When the builders rejected the beautiful Cornerstone, Jesus said, “The kingdom of God will be taken away from you and given to a people producing its fruits” (Matthew 21:43). He explained, “Many will come from east and west and recline at table with Abraham, Isaac, and Jacob in the kingdom of heaven, while the sons of the kingdom will be thrown into the outer darkness” (Matthew 8:11-12)
God has saving purposes for ethnic Israel (Romans 11:25-26). But for now the people are at enmity with God in rejecting the gospel of Jesus Christ, their Messiah (Romans 11:28). God has expanded his saving work to embrace all peoples (including Palestinians) who will trust his Son and depend on his death and resurrection for salvation. “Is God the God of Jews only? Is he not the God of Gentiles also? Yes, of Gentiles also, since God is one. He will justify the circumcised by faith and the uncircumcised through faith” (Romans 3:29-30).

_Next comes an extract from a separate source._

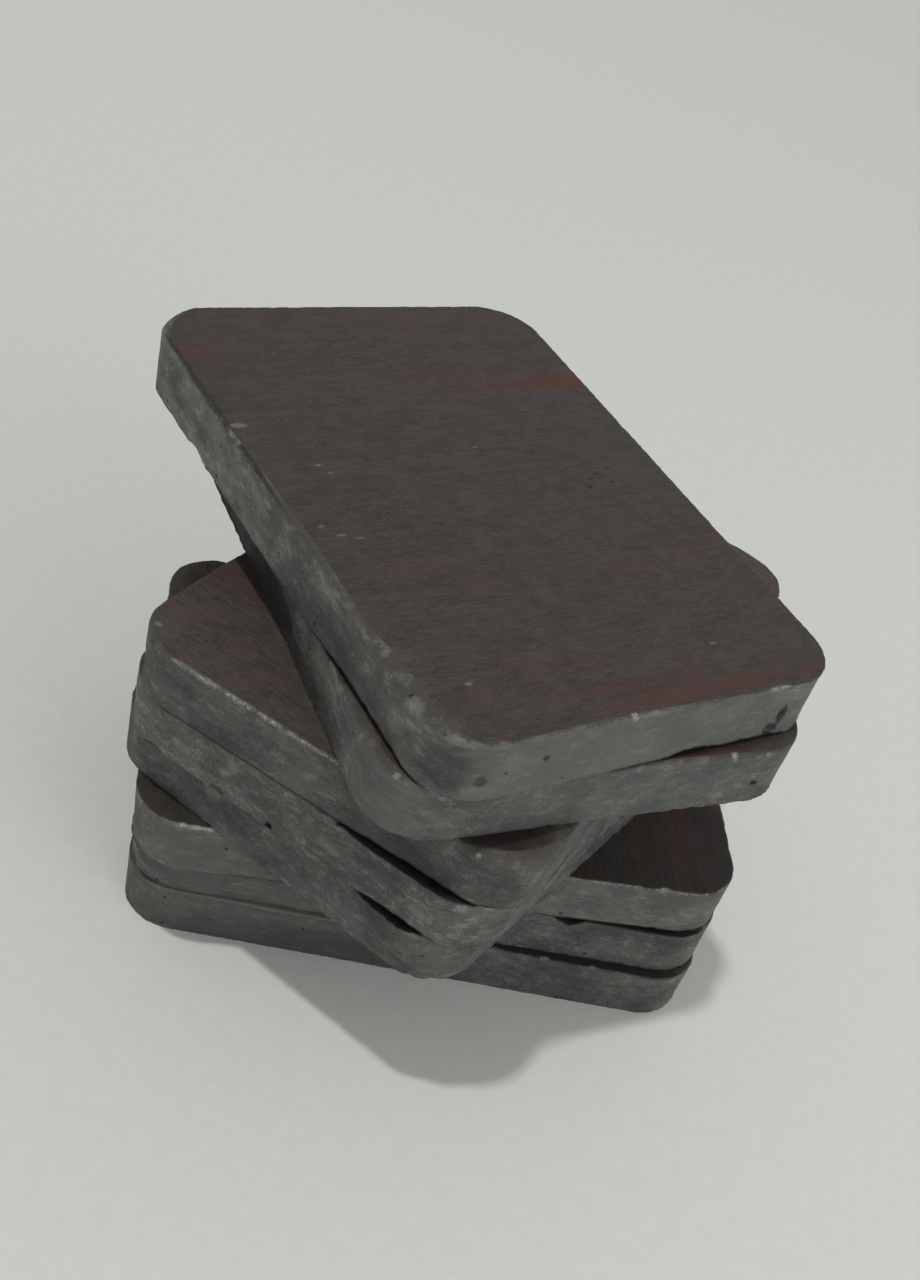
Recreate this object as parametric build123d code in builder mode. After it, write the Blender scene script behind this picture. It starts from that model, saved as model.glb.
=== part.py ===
from build123d import *
import os

# A free-standing stack of eight alike ferrite (ceramic) block magnets.
# Each one is a flat rectangular plate, pressed and sintered in one piece, with round upright corners.
# Its two broad faces are ground flat, and the blocks lie face to face, each turned on the one below
# about an upright axis through its own centre.
# Millimetres. The origin is the centre of the bottom block's underside, with +X along that block's
# long side and +Z up through the stack.

block_length = 40.0
block_width = 27.0
block_thickness = 4.0
corner_radius = 3.5  # the upright corners, as the press die leaves them
arris_break = 0.15  # the sharp edges round both ground faces, just taken off

# How each block lies, from the bottom up: its centre's place along X and Y, and the turn of its
# long side from +X in degrees, anticlockwise seen from above.
block_places = [
    (0.0, 0.0, 0.0),
    (-0.1, 0.5, 1.2),
    (-0.7, -0.3, 4.8),
    (0.15, -0.8, 55.0),
    (0.15, -1.4, 58.0),
    (0.15, -1.5, 60.7),
    (-1.9, -1.45, -65.6),
    (-2.9, -1.85, -58.5),
]

os.makedirs("parts", exist_ok=True)

for number, (place_x, place_y, turn) in enumerate(block_places, start=1):
    underside_z = (number - 1) * block_thickness
    underside = Plane(origin=(place_x, place_y, underside_z)).rotated((0, 0, turn))

    with BuildPart() as block:
        with BuildSketch(underside):
            RectangleRounded(block_length, block_width, corner_radius)
        extrude(amount=block_thickness)
        chamfer(block.faces().filter_by(Axis.Z).edges(), length=arris_break)

    block.part.label = f"block_{number}"
    export_step(block.part, f"parts/block_{number}.step")
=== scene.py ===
import math

import bmesh
import bpy
import numpy as np
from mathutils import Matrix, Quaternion, Vector


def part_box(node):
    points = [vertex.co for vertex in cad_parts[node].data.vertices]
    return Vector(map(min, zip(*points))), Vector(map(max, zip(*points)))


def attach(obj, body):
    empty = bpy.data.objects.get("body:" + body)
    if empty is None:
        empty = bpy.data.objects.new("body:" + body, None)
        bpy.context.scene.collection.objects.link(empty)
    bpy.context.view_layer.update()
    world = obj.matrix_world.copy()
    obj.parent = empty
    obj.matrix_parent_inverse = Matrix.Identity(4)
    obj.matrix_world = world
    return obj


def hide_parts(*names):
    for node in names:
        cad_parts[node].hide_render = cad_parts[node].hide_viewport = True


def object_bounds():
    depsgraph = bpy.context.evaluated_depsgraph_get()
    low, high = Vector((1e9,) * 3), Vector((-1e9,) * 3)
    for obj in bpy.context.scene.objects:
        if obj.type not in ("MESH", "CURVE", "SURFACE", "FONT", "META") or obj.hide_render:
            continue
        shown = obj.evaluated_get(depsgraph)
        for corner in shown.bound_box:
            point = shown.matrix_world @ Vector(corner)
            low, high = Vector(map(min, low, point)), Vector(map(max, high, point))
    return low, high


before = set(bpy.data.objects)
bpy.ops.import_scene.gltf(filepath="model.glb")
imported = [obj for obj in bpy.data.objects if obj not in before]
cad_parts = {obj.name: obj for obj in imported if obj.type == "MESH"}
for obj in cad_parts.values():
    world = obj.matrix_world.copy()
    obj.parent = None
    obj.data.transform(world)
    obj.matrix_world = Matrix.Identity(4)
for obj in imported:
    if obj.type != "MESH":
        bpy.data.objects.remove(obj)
cad_low, cad_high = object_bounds()

# A free-standing stack of ferrite block magnets. Each block stands for one CAD node: its size and its
# place come from that node, and this script adds what a real block has, such as its chipped edges, the
# uneven pressed sides and the ground faces. Places and sizes on a block are in millimetres, from the
# middle of its underside, with x along its long side and y along its short side. Its length and width
# are read from the bottom block's box, which isn't turned.
MM = 0.001
CORNER_RADIUS = 3.5  # of the upright corners, as in the CAD model
ROUND_POINTS = 1024  # points round a block's outline
SIDE_ROWS = 15  # rows of points down a pressed side
EDGE_ROWS = 5  # rows of points over a broken edge
EDGE_REACH = 0.07  # how far a plain edge is broken back over the face
EDGE_DROP = 0.06  # how far it is broken down the side
EDGE_UNEVEN = 0.03  # how much both vary along the edge
LEAST_BREAK = 0.02  # no edge is sharper than this
MOST_REACH = 2.6
MOST_DROP = 1.6
SMALL_CHIPS = 110  # tiny chips along each sharp edge
SMALL_PITS = 34  # tiny pits in each block's sides
MERGE_DISTANCE = 0.002  # points closer than this are one point
FIRST_SEED = 101  # the bottom block's random numbers, and each block above has the next seed
FLOOR_HALF_SIZE = 1500.0
FLOOR_DROP = 0.02  # the floor lies this far under the stack, so that the two faces don't flicker


# ---------------------------------------------------------------------------------------------------
# Camera

def make_camera():
    """From above and in front of the bottom block, with the camera rolled, as a phone held askew."""
    place = Vector((-11.74, -75.8, 77.35)) * MM
    aim = Vector((11.89, 1.47, 0.0)) * MM
    roll = math.radians(23.46)
    data = bpy.data.cameras.new("camera")
    data.lens = 39.76
    data.sensor_width = 36.0
    data.shift_x = -0.0859
    data.shift_y = 0.1641
    data.clip_start = 0.005
    data.clip_end = 10.0
    camera = bpy.data.objects.new("camera", data)
    bpy.context.scene.collection.objects.link(camera)
    camera.location = place
    camera.rotation_mode = "QUATERNION"
    camera.rotation_quaternion = (aim - place).to_track_quat("-Z", "Y") @ Quaternion((0, 0, 1), roll)
    bpy.context.scene.camera = camera


# ---------------------------------------------------------------------------------------------------
# Shader node helpers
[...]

The Christian plea in the Middle East to Palestinians and Jews is: “Believe on the Lord Jesus, and you will be saved” (Acts 16:31). And until that great day when both Jewish and Gentile followers of King Jesus inherit the earth (not just the land), without lifting sword or gun, the rights of nations should be decided by the principles of compassionate and public justice, not claims to national divine right or status.